Pull each line holding "code" out of the entries below.

▸ **STORED DATA**:
>> Begin
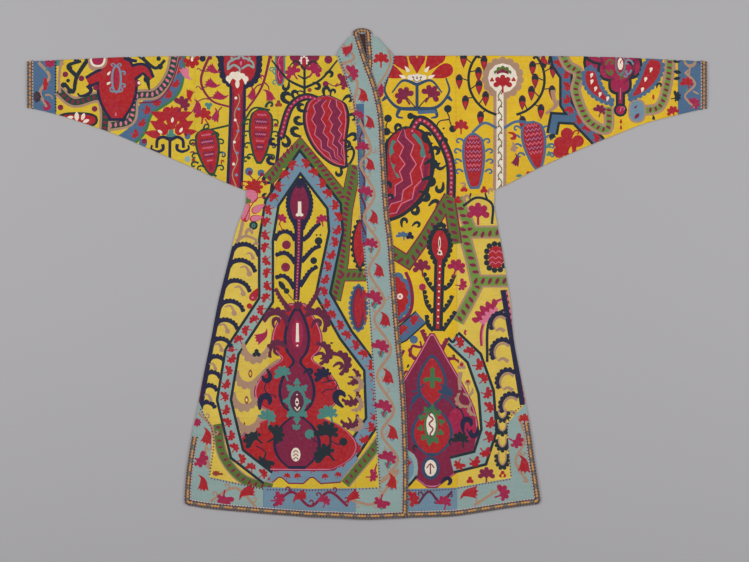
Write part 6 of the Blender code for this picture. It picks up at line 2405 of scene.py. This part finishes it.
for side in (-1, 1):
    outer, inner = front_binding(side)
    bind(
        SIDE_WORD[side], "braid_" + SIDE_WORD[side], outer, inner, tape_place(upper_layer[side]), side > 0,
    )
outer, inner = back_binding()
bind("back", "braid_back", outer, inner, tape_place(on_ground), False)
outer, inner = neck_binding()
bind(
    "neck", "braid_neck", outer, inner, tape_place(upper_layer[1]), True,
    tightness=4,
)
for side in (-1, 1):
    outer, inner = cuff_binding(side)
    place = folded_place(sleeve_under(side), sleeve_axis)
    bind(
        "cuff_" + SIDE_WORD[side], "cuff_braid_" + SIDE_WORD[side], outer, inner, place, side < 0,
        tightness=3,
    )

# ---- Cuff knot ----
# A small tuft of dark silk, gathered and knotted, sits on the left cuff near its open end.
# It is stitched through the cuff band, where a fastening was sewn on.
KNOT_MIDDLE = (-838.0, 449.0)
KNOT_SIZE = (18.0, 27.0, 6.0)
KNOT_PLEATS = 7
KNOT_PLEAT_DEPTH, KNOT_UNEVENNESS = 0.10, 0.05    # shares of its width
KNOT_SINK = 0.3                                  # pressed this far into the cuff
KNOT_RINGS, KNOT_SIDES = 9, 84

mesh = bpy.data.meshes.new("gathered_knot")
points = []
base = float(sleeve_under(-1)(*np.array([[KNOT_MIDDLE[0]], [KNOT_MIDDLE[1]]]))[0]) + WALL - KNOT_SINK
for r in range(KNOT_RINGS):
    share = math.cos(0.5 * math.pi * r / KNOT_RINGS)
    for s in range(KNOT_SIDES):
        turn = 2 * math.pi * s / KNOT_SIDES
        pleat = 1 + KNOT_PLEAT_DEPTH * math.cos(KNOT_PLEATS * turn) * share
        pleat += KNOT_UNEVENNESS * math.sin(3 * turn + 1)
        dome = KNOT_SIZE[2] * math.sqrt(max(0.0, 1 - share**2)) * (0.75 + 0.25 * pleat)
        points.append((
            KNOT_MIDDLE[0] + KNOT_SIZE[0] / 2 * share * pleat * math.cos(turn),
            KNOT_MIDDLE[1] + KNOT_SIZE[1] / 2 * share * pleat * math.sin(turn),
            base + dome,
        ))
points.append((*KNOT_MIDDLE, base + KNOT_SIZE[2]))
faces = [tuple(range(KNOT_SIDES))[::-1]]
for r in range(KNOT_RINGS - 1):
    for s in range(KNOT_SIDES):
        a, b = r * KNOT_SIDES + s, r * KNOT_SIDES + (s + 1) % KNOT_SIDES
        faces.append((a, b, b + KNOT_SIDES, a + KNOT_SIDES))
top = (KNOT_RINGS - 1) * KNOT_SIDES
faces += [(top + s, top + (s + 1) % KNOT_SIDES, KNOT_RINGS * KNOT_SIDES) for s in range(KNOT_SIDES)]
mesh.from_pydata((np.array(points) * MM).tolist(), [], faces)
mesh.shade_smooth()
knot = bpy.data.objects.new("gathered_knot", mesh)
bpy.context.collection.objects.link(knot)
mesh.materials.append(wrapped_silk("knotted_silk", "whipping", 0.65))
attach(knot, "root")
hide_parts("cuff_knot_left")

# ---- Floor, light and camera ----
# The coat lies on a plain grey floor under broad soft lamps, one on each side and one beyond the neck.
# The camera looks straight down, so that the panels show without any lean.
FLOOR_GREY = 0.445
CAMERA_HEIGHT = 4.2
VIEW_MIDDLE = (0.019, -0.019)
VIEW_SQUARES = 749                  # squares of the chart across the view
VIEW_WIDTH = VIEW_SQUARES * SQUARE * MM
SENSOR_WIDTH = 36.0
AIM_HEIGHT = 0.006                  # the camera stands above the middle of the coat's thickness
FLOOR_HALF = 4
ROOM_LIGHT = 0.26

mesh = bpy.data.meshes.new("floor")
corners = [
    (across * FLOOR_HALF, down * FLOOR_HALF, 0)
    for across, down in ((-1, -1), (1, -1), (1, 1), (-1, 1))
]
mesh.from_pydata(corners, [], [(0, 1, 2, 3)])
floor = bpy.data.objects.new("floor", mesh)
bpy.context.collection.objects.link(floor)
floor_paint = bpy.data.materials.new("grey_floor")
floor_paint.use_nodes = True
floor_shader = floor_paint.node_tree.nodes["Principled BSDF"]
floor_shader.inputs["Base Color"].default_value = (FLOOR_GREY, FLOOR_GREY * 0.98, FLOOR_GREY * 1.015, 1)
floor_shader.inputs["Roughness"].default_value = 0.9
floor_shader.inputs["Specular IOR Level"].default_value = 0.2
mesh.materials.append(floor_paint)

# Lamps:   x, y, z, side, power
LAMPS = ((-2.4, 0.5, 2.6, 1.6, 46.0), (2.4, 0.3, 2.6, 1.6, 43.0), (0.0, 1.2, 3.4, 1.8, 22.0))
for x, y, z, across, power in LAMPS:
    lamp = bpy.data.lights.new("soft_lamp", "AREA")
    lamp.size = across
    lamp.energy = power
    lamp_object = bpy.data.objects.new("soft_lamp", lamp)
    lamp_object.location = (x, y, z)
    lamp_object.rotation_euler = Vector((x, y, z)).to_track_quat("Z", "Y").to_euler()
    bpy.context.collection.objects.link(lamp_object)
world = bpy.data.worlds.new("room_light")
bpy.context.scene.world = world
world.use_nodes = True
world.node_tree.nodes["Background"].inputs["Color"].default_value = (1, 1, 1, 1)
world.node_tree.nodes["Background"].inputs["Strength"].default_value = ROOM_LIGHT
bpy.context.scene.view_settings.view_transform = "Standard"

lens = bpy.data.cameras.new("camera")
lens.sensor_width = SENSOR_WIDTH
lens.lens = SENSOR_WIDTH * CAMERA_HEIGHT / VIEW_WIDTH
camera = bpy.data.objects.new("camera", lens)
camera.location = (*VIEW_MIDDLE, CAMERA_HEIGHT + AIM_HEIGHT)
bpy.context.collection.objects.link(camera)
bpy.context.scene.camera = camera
>> End
>> Begin
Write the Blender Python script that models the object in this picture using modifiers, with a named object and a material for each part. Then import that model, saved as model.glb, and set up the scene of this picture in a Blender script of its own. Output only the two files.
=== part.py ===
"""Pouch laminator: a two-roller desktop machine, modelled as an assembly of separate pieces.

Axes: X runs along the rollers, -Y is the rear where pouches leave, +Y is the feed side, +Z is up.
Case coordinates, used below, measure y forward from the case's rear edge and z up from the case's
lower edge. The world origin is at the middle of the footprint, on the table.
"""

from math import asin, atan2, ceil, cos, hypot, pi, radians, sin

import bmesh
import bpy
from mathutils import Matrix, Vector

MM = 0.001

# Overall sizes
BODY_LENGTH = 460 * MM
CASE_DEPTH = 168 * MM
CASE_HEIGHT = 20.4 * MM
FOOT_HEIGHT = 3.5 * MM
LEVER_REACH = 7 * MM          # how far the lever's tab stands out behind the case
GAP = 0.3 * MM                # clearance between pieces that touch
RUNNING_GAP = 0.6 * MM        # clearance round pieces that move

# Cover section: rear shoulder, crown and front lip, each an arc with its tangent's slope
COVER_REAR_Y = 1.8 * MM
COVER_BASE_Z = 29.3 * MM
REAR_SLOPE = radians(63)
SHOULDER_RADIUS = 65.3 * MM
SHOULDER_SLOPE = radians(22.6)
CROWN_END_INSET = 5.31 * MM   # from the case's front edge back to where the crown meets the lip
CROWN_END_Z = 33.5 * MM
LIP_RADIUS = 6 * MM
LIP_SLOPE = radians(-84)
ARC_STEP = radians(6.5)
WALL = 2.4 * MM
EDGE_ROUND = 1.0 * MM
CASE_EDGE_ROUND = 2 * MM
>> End
>> Begin
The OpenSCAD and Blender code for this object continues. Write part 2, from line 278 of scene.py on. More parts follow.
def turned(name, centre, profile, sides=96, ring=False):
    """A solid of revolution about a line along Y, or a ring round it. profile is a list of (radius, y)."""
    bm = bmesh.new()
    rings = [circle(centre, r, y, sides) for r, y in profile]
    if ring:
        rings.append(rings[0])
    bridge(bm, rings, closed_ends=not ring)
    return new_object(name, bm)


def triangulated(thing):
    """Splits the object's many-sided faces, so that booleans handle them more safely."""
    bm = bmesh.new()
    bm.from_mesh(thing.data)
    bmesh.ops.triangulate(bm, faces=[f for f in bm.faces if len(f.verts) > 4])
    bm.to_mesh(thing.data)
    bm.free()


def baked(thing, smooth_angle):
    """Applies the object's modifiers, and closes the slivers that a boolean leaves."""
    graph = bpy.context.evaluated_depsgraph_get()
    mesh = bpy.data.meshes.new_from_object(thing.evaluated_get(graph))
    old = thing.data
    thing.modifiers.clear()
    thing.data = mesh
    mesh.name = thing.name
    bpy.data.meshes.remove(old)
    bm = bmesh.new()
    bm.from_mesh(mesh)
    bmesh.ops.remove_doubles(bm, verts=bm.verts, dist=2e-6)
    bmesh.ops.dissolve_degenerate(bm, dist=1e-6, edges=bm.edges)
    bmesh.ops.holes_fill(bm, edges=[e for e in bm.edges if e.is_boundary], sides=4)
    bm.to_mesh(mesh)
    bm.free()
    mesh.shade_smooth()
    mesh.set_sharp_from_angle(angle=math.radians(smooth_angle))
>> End
▸ **WRITTEN RESPONSE**:
Write part 6 of the Blender code for this picture. It picks up at line 2405 of scene.py. This part finishes it.
The OpenSCAD and Blender code for this object continues. Write part 2, from line 278 of scene.py on. More parts follow.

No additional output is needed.